Have you noticed? Christmas Day falls on a Sunday this year. This puts many congregations in a quandary. In North America many do not normally hold a worship service on Christmas day. Most hold their Christmas services on Christmas Eve. This convenient arrangement allows Christmas day to stand as a time for the family to gather without the complication added by the observance of Christian worship to mark the birth of the Messiah. However, when Christmas day falls on a Sunday there is the small matter of the fourth commandment to consider. Unfortunately, the commandment does not read: “Remember the sabbath day, and keep it holy ... unless it falls on Christmas day”.
Of all of the seasons in the Christian Year I find navigating Christmas to be the most difficult as a pastor. Christmas is so full of festivity, food and family that there often seems little room for a celebration of the incarnation of the God of the universe in a humble human being. It is as if Luke’s gospel is prescient. Mary and Joseph seek lodging but there is no room for them. As it was then, so it is now. The baby is born out back in the barn, unnoticed by all the revelers at the inn. The party is named for him but few seem to mind if he is crowded out.

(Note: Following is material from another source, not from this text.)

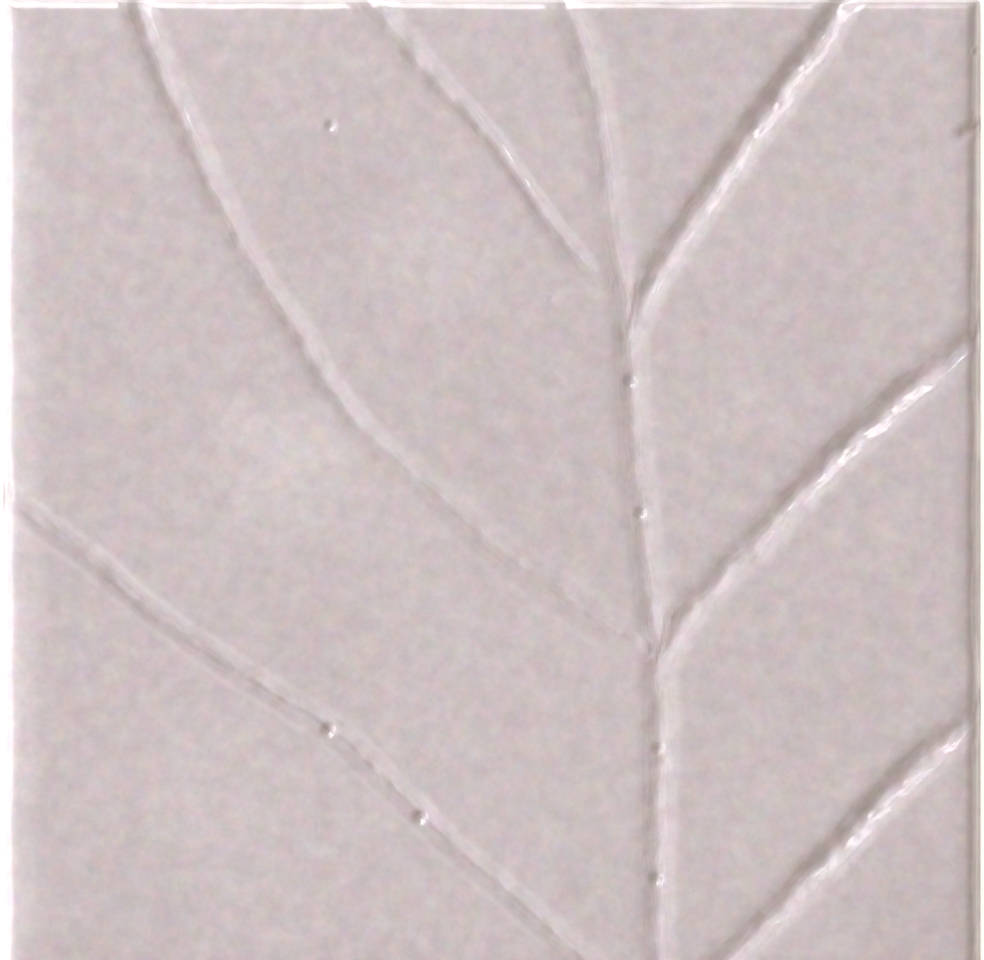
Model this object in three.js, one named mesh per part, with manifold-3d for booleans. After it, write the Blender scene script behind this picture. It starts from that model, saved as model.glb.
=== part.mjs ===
// A square ceramic wall tile with a glossy glazed face. Leaf veins are scribed into the face
// with a round-nosed tool: one midrib and the side veins that branch from it, most of them
// running off the tile's edges. The back is unglazed, with shallow keying grooves that the
// adhesive grips. The whole tile is one fired piece.
//
// Millimetres. The origin is the centre of the back, +Z points out of the glazed face and +Y
// towards the tile's upper edge.
import * as THREE from "three";
import { mergeVertices } from "three/addons/utils/BufferGeometryUtils.js";
import Module from "manifold-3d";

// The tile's body.
const side = 100; // the square's edge length
const thickness = 9; // from the back to the glazed face
const cornerRadius = 0.8; // the upright corners, seen from above
const arrisRadius = 1.6; // the rounded edge of the glazed face
const backBevel = 0.6; // the small bevel round the back
const sharpestCorner = 0.2; // the least corner radius that the rounding leaves

// The scribed veins.
const noseRadius = 2.8; // the round-nosed tool that scribed them
const scribeDepth = 1.05; // how deep it went where it was pressed hardest
// Each point is how far right and up from the tile's centre, in hundredths of its side, and how
// hard the tool was pressed there, from 0 to 1.
const veins = {
  midrib: [
    [6.5, 52, 0.4], [9.4, 44.3, 0.4], [11.2, 35.6, 0.36], [12.2, 26.4, 0.31], [13.8, 17.6, 0.45],
    [14.1, 11, 0.47], [14.7, 2.1, 0.4], [15.6, -6.5, 0.4], [16.6, -15.5, 0.44],
    [17.1, -23.8, 0.49], [17, -32, 0.53], [16.7, -39, 0.49], [17.2, -52, 0.4],
  ],
  upper_left: [
    [-14.3, 52.2, 0.57], [-9.2, 45.4, 0.53], [-5.5, 41.2, 0.53], [0, 35.5, 0.57], [4, 29.7, 0.58],
    [7.1, 25.3, 0.53], [11, 21.2, 0.08],
  ],
  middle_left: [
    [-37.1, 52, 0.69], [-34.1, 43.5, 0.65], [-30.9, 35.6, 0.53], [-28, 29.6, 0.47],
    [-24.3, 22.6, 0.36], [-19.3, 15.1, 0.58], [-16.5, 10.2, 0.5], [-12, 4.8, 0.37],
    [-5.8, -0.7, 0.31], [0.4, -6.1, 0.32], [6.8, -10.9, 0.36], [12.1, -14.3, 0.36],
    [16, -16.4, 0.29],
  ],
  lower_left: [
    [-52.9, 1.6, 0.24], [-46.4, -3.2, 0.34], [-40.4, -7.6, 0.37], [-34.7, -12.5, 0.4],
    [-27, -18, 0.4], [-16.4, -24.8, 0.36], [-10, -30.6, 0.36], [-4.2, -36.3, 0.39],
    [2.5, -42, 0.39], [8.4, -47.3, 0.37], [13.9, -52.4, 0.36],
  ],
  upper_right: [
    [37.2, 52, 0.93], [32.6, 44.6, 0.97], [27.6, 37.8, 0.97], [23, 31.2, 0.83],
    [18.4, 24.5, 0.74], [15.8, 19.7, 0.65], [14.2, 15, 0.4],
  ],
  middle_right: [
    [52.3, 17.8, 0.65], [46, 12.9, 0.69], [39.9, 7.7, 0.93], [34.1, 2.3, 0.91],
    [28.4, -3.8, 0.61], [22.8, -9.7, 0.53], [19.4, -13.7, 0.5], [16.7, -18.8, 0.4],
  ],
  lower_right: [
    [52.2, -20.3, 0.81], [44.8, -26.9, 0.81], [38.9, -32.6, 0.99], [33.5, -38.5, 0.81],
    [27.8, -44.5, 0.69], [23.5, -48.7, 0.65], [20.2, -52, 0.61],
  ],
  // Only the very tip of this one crosses the tile, at the right-hand edge.
  edge_tip: [[47.8, 36, 0.04], [48.8, 36.6, 0.28], [52, 38.3, 0.4]],
};

// The keying grooves in the back.
const keyRim = 6; // the plain border kept round them
const keyWidth = 5;
const keyPitch = 11;
const keyDepth = 0.8;

// How finely curves are faceted.
const cornerSegments = 4; // on each upright corner
const arrisSegments = 5; // on the quarter round of the arris
const noseSegments = 6; // across the scribed groove
const scribeStep = 2.5; // along it
const keyEndSegments = 3; // on each quarter of a keying groove's round end
const overcut = 0.6; // how far each cutter stands out of the face it cuts

const wasm = await Module();
wasm.setup();

// A closed three.js geometry as a manifold-3d solid.
function solidFrom(geometry) {
  const bare = geometry.clone().deleteAttribute("normal").deleteAttribute("uv");
  const merged = mergeVertices(bare, 1e-4);
  return new wasm.Manifold(
    new wasm.Mesh({
      numProp: 3,
      vertProperties: merged.attributes.position.array,
      triVerts: new Uint32Array(merged.index.array),
    }),
  );
}

// A manifold-3d solid as a three.js geometry with flat faces.
function geometryFrom(solid) {
  const { vertProperties, triVerts } = solid.getMesh();
  const indexed = new THREE.BufferGeometry()
    .setAttribute("position", new THREE.BufferAttribute(vertProperties, 3))
    .setIndex(new THREE.BufferAttribute(triVerts, 1));
  const geometry = indexed.toNonIndexed();
  geometry.computeVertexNormals();
  return geometry;
}

// A closed skin through rings of points, all with the same number of points and convex. Each
// ring runs anticlockwise, seen from the side that the rings advance towards.
function skin(rings) {
  const count = rings[0].length;
  const positions = rings.flat().flatMap((point) => point.toArray());
  const faces = [];
  for (let ring = 0; ring + 1 < rings.length; ring++) {
    for (let i = 0; i < count; i++) {
      const next = (i + 1) % count;
      const [a, b] = [ring * count + i, ring * count + next];
      const [c, d] = [a + count, b + count];
      faces.push(a, b, d, a, d, c);
    }
  }
  const last = (rings.length - 1) * count;
  for (let i = 1; i + 1 < count; i++) {
    faces.push(0, i + 1, i);
    faces.push(last, last + i, last + i + 1);
  }
  return new THREE.BufferGeometry()
    .setAttribute("position", new THREE.Float32BufferAttribute(positions, 3))
    .setIndex(faces);
}

// One level ring of the body: the tile's outline moved inwards by inset, at height z.
function outlineRing(inset, z) {
  const half = side / 2 - inset;
  const radius = Math.max(cornerRadius - inset, sharpestCorner);
  const ring = [];
  for (let corner = 0; corner < 4; corner++) {
    const centre = new THREE.Vector2(half - radius, half - radius);
    for (let i = 0; i <= cornerSegments; i++) {
      const angle = (Math.PI / 2) * (i / cornerSegments);
      const point = centre.clone();
      point.x += radius * Math.cos(angle);
      point.y += radius * Math.sin(angle);
      point.rotateAround(new THREE.Vector2(), (corner * Math.PI) / 2);
      ring.push(new THREE.Vector3(point.x, point.y, z));
    }
  }
  return ring;
}

// The plain slab: bevelled back, upright sides and a face with a rounded arris.
function slab() {
  const rings = [outlineRing(backBevel, 0), outlineRing(0, backBevel)];
  for (let i = 0; i <= arrisSegments; i++) {
    const angle = (Math.PI / 2) * (i / arrisSegments);
    const inset = arrisRadius * (1 - Math.cos(angle));
    rings.push(outlineRing(inset, thickness - arrisRadius * (1 - Math.sin(angle))));
  }
  return solidFrom(skin(rings));
}

// The tool's section at one point of a vein, across the way it travels: the round nose up to the
// face, then straight up.
function toolSection(at, along) {
  const across = new THREE.Vector3(along.y, -along.x, 0).normalize();
  const lipAngle = Math.acos(Math.max(0, 1 + at.z / noseRadius));
  const place = (sideways, z) => across.clone().multiplyScalar(sideways).add(at).setZ(z);
  const section = [];
  for (let i = 0; i <= noseSegments; i++) {
    const angle = lipAngle * (1 - (2 * i) / noseSegments);
    const rise = noseRadius * (1 - Math.cos(angle));
    section.push(place(noseRadius * Math.sin(angle), thickness + at.z + rise));
  }
  const lip = noseRadius * Math.sin(lipAngle);
  section.push(place(-lip, thickness + overcut), place(lip, thickness + overcut));
  return section;
}

// The cutter of one scribed vein: the tool drawn along it, sinking as it is pressed harder.
function scribe(points) {
  const place = ([x, y, pressure]) =>
    new THREE.Vector3((x * side) / 100, (y * side) / 100, -pressure * scribeDepth);
  const path = new THREE.CatmullRomCurve3(points.map(place), false, "catmullrom");
  const steps = Math.max(2, Math.ceil(path.getLength() / scribeStep));
  const sections = [];
  for (let step = 0; step <= steps; step++) {
    sections.push(toolSection(path.getPointAt(step / steps), path.getTangentAt(step / steps)));
  }
  return solidFrom(skin(sections));
}

// The cutter of one keying groove, centred at x: a slot with round ends.
function keyCutter(x) {
  const half = keyWidth / 2;
  const reach = side / 2 - keyRim - half; // to the centre of each round end
  const slot = new THREE.Shape()
    .absarc(x, reach, half, 0, Math.PI, false)
    .absarc(x, -reach, half, Math.PI, 2 * Math.PI, false);
  const geometry = new THREE.ExtrudeGeometry(slot, {
    depth: keyDepth + overcut,
    bevelEnabled: false,
    curveSegments: 2 * keyEndSegments,
  });
  return solidFrom(geometry.translate(0, 0, -overcut));
}

// The keying grooves stand in pairs, left and right of a land along the middle of the back.
function keyCutters() {
  const room = side / 2 - keyRim - keyWidth / 2;
  const cutters = [];
  for (let x = keyPitch / 2; x <= room; x += keyPitch) cutters.push(keyCutter(x), keyCutter(-x));
  return cutters;
}

function tileSolid() {
  const scribes = Object.values(veins).map(scribe);
  return [...scribes, ...keyCutters()].reduce((body, cutter) => body.subtract(cutter), slab());
}

// The glaze is a thin coat fired onto the clay, so it shares the tile's one material here.
const glazedClay = new THREE.MeshStandardMaterial({
  color: new THREE.Color().setRGB(0.8, 0.757, 0.757, THREE.SRGBColorSpace),
  roughness: 0.15,
  metalness: 0,
});

const tile = new THREE.Mesh(geometryFrom(tileSolid()), glazedClay);
tile.name = "tile";

const part = new THREE.Group();
part.add(tile);

export default part;
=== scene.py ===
# A square wall tile with a glossy glazed face and leaf veins scribed into it, made around its
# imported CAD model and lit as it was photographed. Metres, with +Z out of the glazed face.
import math

import bmesh
import bpy
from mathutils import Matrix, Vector
from mathutils.kdtree import KDTree


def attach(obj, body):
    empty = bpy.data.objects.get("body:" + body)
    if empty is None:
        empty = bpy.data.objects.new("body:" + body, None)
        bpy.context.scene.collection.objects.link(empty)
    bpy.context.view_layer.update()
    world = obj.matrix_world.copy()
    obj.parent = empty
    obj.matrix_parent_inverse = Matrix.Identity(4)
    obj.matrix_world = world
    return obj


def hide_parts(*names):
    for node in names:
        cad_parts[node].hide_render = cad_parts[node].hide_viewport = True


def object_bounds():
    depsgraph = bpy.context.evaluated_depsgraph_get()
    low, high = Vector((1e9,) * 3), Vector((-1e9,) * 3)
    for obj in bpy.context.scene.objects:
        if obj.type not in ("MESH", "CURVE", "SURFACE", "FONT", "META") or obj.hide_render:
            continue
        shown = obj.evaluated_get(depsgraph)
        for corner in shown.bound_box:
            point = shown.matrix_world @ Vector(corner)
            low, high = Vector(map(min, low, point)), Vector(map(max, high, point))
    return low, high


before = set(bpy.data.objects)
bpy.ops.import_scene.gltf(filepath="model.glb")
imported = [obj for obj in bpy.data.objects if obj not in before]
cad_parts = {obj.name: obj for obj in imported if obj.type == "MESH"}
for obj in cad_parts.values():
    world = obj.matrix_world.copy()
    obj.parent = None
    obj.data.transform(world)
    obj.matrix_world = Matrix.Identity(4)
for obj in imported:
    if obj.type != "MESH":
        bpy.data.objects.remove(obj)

MM = 0.001
cad_low, cad_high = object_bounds()
side = cad_high.x - cad_low.x
face_height = cad_high.z

# The camera. It looks straight down on the glazed face, which fills the photograph from edge
# to edge, from far enough away that the tile's sides don't show.
photo_width, photo_height = 984, 960  # pixels
tile_width_in_photo = 981.5  # pixels
tile_centre_in_photo = (491.5, 487.5)  # pixels, from the photograph's upper left corner
camera_distance = 1.0

pixel = side / tile_width_in_photo
camera = bpy.data.objects.new("camera", bpy.data.cameras.new("camera"))
bpy.context.scene.collection.objects.link(camera)
bpy.context.scene.camera = camera
camera.location = (
    (photo_width / 2 - tile_centre_in_photo[0]) * pixel,
    (tile_centre_in_photo[1] - photo_height / 2) * pixel,
    face_height + camera_distance,
)
camera.data.lens = camera.data.sensor_width * camera_distance / (photo_width * pixel)
camera.data.clip_end = 100


# The pressed clay. One slab of fired earthenware with upright sides, rounded upright corners
# and a rounded arris. It starts as a box of square cells that are halved where detail comes:
# along the veins, the edges and the rims of the keying grooves.
corner_radius = 0.8 * MM
corner_reach = 2.0 * MM  # how far from a corner its rounding shifts the cells
arris_radius = 1.6 * MM
back_bevel = 0.6 * MM
cell = 1.0 * MM
detail_beside_vein = 1.5 * MM
detail_beside_edge = 1.9 * MM
detail_beside_key = 0.5 * MM
easing = 1.3 * MM  # how much further the half-size cells reach than the quarter-size ones
corner_fade = 1.5 * arris_radius  # how far in from the edges the corners' rounding ends
beside_flat = cell / 10  # a point this near the face or the back counts as on it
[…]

I still don’t know how to deal with this. I don’t like being a grumpy minister at Christmas. So I have decided to seek some subtle strategies for the slow, steady cultivation of a different kind of Christmas. I dream of what it might look like in our congregation in a generation if we begin fostering some new ways of celebrating the season of Christmas now. It begins with rediscovering the old tradition of the twelve days of Christmas. According to the cultural calendar Christmas ends at midnight on December 25. The next day brings Boxing Day sales followed by bowl games and then New Year’s Eve. Yet the church knows that it is just getting started on December 25. Now that everyone else has stopped celebrating Christmas we can get busy with our celebrations of the birth of the One long promised and long awaited.

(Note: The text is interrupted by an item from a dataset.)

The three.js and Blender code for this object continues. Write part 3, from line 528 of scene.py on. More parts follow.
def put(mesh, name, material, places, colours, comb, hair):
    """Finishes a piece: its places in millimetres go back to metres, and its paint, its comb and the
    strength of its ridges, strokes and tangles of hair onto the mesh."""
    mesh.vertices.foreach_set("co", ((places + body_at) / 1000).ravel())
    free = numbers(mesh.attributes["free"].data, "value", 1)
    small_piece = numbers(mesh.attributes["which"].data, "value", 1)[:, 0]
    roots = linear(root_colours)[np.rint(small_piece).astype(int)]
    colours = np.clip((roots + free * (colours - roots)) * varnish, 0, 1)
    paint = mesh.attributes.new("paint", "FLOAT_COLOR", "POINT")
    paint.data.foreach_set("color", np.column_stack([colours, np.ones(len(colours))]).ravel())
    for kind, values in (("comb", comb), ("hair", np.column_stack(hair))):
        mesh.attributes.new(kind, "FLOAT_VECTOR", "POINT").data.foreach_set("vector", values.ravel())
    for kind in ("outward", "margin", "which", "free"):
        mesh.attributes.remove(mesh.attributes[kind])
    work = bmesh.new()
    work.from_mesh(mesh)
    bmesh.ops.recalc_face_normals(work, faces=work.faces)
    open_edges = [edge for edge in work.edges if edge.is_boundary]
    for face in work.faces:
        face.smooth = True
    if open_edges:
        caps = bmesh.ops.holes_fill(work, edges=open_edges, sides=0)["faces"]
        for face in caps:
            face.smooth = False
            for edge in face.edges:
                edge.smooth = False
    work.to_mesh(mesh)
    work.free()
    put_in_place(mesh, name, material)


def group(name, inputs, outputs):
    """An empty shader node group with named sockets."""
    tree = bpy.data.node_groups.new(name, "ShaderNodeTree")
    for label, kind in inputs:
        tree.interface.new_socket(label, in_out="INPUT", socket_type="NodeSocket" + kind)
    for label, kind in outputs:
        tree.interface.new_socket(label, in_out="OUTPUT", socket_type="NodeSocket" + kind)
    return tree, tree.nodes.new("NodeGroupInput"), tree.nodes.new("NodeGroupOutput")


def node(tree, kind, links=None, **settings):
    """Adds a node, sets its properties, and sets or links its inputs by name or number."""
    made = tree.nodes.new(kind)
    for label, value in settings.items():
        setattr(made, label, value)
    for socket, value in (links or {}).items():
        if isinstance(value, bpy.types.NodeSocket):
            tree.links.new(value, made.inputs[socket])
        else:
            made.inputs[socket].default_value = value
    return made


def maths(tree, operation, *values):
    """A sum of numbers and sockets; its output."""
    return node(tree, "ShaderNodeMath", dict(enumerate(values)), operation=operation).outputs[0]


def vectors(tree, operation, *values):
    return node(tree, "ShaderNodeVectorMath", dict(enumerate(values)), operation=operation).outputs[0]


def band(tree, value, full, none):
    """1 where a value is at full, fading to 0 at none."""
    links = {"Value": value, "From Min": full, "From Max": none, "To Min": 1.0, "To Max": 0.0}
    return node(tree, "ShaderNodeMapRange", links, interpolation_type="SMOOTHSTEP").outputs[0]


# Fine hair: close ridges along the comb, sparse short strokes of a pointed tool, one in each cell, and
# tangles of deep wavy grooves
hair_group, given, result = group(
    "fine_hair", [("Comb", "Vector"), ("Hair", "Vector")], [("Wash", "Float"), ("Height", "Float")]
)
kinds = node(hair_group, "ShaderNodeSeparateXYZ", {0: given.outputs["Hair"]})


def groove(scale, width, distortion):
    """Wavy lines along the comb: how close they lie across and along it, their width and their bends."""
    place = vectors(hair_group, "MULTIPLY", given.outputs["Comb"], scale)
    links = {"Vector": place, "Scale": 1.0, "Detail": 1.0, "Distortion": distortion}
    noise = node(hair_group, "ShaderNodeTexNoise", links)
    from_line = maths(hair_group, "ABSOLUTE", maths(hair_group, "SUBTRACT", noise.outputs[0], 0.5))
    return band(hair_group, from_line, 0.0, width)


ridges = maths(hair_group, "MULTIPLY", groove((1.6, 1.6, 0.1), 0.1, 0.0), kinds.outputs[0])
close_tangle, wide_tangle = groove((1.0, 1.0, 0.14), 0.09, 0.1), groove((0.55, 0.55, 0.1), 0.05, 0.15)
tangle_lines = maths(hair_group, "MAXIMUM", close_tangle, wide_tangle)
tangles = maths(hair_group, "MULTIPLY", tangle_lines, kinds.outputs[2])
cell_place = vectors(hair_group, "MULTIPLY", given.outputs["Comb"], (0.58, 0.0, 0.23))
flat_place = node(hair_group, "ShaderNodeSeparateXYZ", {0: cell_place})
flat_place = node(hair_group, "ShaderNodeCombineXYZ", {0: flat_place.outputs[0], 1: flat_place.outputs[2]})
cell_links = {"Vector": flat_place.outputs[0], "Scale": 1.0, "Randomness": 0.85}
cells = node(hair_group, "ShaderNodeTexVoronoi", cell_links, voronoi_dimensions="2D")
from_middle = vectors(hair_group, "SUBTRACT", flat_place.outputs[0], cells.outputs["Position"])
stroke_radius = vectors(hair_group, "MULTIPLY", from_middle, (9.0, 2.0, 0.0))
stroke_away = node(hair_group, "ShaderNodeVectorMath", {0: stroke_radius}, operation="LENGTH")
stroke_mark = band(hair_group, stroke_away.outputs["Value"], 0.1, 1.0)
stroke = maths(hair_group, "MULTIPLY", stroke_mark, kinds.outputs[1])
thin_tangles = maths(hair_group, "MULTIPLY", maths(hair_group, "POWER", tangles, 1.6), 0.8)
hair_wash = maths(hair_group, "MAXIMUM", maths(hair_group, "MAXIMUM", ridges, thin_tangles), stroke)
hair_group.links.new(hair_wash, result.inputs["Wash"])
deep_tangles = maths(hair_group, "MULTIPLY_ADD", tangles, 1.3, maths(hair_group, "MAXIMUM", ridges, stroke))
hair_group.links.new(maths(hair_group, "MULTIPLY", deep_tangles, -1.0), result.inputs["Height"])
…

I am not sure what the twelve days of Christmas might look like in the future. But I am pretty sure that, if challenged, our congregations will come up with some wonderful innovations to help us mark this great season. Perhaps we’ll create our version of a menorah with twelve candles to mark the twelve special days. Imagine the children singing a chorus at dinner each night as the new candle is lit, all leading to the wonderful party on the twelfth and final night of Christmas. Or maybe a congregation will notice that there was no room for Mary and Joseph and decide to make hospitality the focus for its celebration of the season of Christmas. During the twelve days everyone in the congregation – whether at home or on vacation – will commit to hosting neighbours or strangers who would otherwise eat alone.

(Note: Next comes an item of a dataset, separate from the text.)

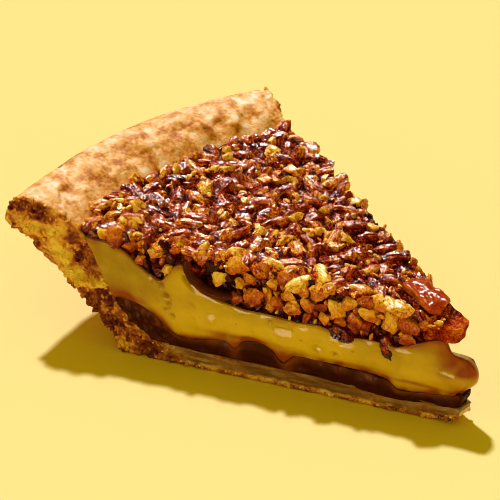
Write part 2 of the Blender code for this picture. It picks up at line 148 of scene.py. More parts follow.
# Bubbles on the near cut of the custard: (radius, height, size) in millimetres.
BUBBLES = (
    (68.9, 16.8, 1), (52.8, 19.2, 0.6), (40.1, 14, 1), (35.6, 13.3, 0.8), (33.3, 8.9, 0.7),
    (44.5, 15.4, 0.4), (62, 16.2, 0.4), (81, 20.4, 0.9), (80.4, 18.2, 0.8), (81.2, 16.4, 0.7),
    (79.4, 14.8, 0.7), (82.4, 23.2, 0.9), (79.8, 19.4, 0.5), (80.2, 16.9, 0.5), (88, 20.5, 0.4),
    (57.5, 15, 0.3), (31, 15.2, 0.4), (73.6, 15.2, 0.4), (73.6, 19, 0.5), (83.4, 18.6, 0.3),
)

# The middle of the rope of chocolate that lines the hollow, as (radius, height) in millimetres.
SMEAR_PATH = (
    (75.6, 32), (75.2, 29.8), (74.2, 27), (72, 24.8), (69, 23.5), (66, 23.2), (63, 23.6),
)

# Wet patches on the near cut of the custard: radius, height and the two half sizes in millimetres.
WET_PATCHES = (
    (48.9, 16.8, 3.4, 1.7), (68.8, 16.9, 2.3, 1.4), (59.6, 20.6, 4, 1), (35.4, 18.2, 2.4, 1.7),
    (32.4, 16.6, 2.6, 1), (53.8, 20.2, 2.2, 0.9), (39.8, 13.8, 1.3, 1), (18, 18.4, 2.4, 0.8),
    (6.5, 15, 3.4, 0.7), (44, 18.9, 2.8, 0.8), (85.6, 24.6, 1.2, 0.9), (26.6, 18.6, 1.6, 0.7),
)

# Brown stains in the custard: how strong, then radius and height, each with its width, in millimetres.
CUSTARD_STAINS = ((0.75, 60, 10, 12.2, 0.8), (0.75, 15, 8, 9.6, 0.55), (0.3, 30, 9, 11, 0.6))

# Dark pieces sunk in the custard: name, radius, height and length in millimetres, turn, tone, how wet,
# seed, and the solid that each one stands for.
SUNKEN_PIECES = (
    ("sunken_pecan_one", 34.3, 19.9, 8.4, (0.1, 0.2, -0.3), 0.05, 0.6, 634, "sunken_pecan_1"),
    ("sunken_pecan_two", 22.3, 17.8, 7.6, (0.2, 1.2, 0.3), 0.30, 0.4, 622, "sunken_pecan_2"),
)

# Kinds of chips: how fine the mesh is, length, width and height, first seed, how many, one in how many
# has its skin on (0 for none), and how deep its dents are.
CHIP_KINDS = {
    "shard": (4, (1.0, 0.42, 0.28), 100, 12, 1, 0.10),
    "nugget": (4, (1.0, 0.60, 0.38), 200, 18, 3, 0.10),
    "slab": (4, (1.0, 0.72, 0.50), 700, 12, 0, 0.04),
    "bit": (3, (1.0, 0.56, 0.40), 300, 18, 3, 0.10),
    "crumb": (2, (1.0, 0.60, 0.40), 400, 8, 0, 0.10),
    "sheet": (4, (1.0, 0.56, 0.20), 500, 1, 1, 0.00),
    "pastry": (2, (1.0, 0.75, 0.60), 800, 10, 0, 0.10),
}
SUNKEN_SHAPE = (1.0, 0.66, 0.5)

# The hollow under the nuts on the near cut: radius and height of its middle, each with a width, and
# then the oval that no nut fills, by its middle and its half sizes squared. All in millimetres.
HOLLOW = (67.5, 5.5, 26.0, 3.6)
BARE_OVAL = (68.5, 25.5, 40, 16)

# The two cuts as values of side, and how near to them a point counts as lying on a cut.
NEAR_CUT, FAR_CUT = -1.0, 1.0
CUT_EDGE = 0.999

# Cells of the pastry that the flat base takes up, and the share of its length that they cover.
BASE_CELLS, BASE_SHARE = 100, 0.48

# Shares of the pastry's length between which its wall, its rim and the rim's outer edge set in.
WALL_STARTS = (0.53, 0.64)
RIM_STARTS = (0.72, 0.86)
EDGE_STARTS = (0.86, 0.96)

# How many loose crumbs lie on the pastry's cuts.
LOOSE_CRUMBS = 900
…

At University Hill Congregation we have been busy rediscovering and delighting in the Christian Year over the past decade. Publishing the Christian Seasons Calendar has become a part of our identity. Yet, to be honest, we are still only beginning to grapple with how to celebrate Christmas in a way that feels faithful to the One who entered our crowded world in a cattle stall. But, since he managed to enter our world when there was no room before, we trust that Jesus will still get in no matter how crowded our lives are now.